Our team consists of 24 members who represent 18 different experiment stations. Four members (FL, NH, IN, IL), are representatives of three new stations, who joined our group in the 2016–2017 period. Five new members (2 OH, IA, NC, MI) joined our group in this upcoming period. Our team has produced a total of 158 scholarly outputs which include 11 dissertations/theses, 1 book, 10 book chapters, 45 refereed journal articles, 20 symposium proceedings, and 71 presentation papers. Our team has also dedicated to translate research outcomes to stakeholders via 170 outputs, including 72 popular articles, 28 sponsored-workshops, 28 participations in workshops, and 42 other creative works. We have a long standing history of collaboration and productivity and the continuous enrollment of new and young faculty reflects the steady growth of our field of research.

The environmental conditions in each of our stations vary by location, nonetheless by conducting research as a multistate group we are able to develop robust models and then tailor research projects and recommendations to our local stakeholders. Moreover, our team brings together a complementary knowledge base that is essential for optimizing resource management in CEA. Members include greenhouse engineers, plant scientists, and an economist, all with practical experience in solving problems in multidisciplinary environments and direct contact with stakeholders.

Justification

A major benefit of growing plants in CEA operations is the ability to use sensors to monitor the production environment to make informed decisions about fertilization, irrigation, heating, cooling, and lighting. Over the last decade, new technologies have emerged in the industry with the potential to provide growers with alternatives to improve production efficiency and profit margins.
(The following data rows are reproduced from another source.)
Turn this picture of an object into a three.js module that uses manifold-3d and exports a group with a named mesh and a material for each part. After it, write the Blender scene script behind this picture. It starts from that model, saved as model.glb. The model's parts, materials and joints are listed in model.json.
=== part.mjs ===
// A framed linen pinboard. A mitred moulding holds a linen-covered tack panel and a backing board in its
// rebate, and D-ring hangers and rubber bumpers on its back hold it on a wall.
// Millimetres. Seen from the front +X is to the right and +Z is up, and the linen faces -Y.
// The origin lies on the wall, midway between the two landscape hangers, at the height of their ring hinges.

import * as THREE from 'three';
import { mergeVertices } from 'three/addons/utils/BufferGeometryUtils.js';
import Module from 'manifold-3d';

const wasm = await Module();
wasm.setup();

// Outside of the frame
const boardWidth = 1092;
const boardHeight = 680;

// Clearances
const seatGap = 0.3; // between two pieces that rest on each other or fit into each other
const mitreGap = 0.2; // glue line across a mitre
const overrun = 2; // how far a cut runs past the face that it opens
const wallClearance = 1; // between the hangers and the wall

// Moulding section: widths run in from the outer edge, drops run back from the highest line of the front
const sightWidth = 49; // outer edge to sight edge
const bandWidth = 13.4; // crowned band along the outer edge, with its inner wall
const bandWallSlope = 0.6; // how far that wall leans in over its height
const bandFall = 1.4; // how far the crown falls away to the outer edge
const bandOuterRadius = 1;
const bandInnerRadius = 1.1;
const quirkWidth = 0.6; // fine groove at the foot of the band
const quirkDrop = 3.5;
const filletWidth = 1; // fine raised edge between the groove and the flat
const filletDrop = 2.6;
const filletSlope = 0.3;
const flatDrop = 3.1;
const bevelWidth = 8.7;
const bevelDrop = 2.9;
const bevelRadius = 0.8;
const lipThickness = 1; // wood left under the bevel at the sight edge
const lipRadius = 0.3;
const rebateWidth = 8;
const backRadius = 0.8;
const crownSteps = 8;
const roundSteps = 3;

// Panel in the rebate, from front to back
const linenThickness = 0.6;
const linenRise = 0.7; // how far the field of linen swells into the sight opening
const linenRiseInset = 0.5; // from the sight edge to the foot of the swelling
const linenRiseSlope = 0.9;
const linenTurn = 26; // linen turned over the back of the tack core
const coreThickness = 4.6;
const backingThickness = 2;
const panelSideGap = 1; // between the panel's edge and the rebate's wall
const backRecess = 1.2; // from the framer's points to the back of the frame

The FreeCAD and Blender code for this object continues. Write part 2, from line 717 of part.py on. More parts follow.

However, science–based guidelines are needed for growers to make informed–decisions about the feasibility of implementing these technologies in their operations. Growers can achieve consistent production (i.e. increase crop cycles per year, reduce time from seed to harvest, and improve flowering regulation) by reducing temporal and spatial variation in the greenhouse environment. Our team believes that sensors and control strategies are essential for efficient production in CEA operations. CEA production systems range in technological complexity from high tunnels to highly controlled environments (e.g. plant factories). Strategies to control fertilization, irrigation, heating, cooling, and lighting will vary by CEA production systems. We aim to work with the whole range of CEA operations.

Heating, cooling and lighting options determine energy consumption and are strongly correlated with plant growth rate. Therefore, the efficiency of heating, cooling, and lighting have a direct impact in the bottom–line of businesses. Fan performance and ventilation alternatives to achieve homogeneous temperatures and humidity, temperature prediction models using thermal environment in high tunnels and greenhouses, and alternative lighting wavelengths, intensity and duration can be used to regulate plant growth and maximize outputs (production) per input (energy).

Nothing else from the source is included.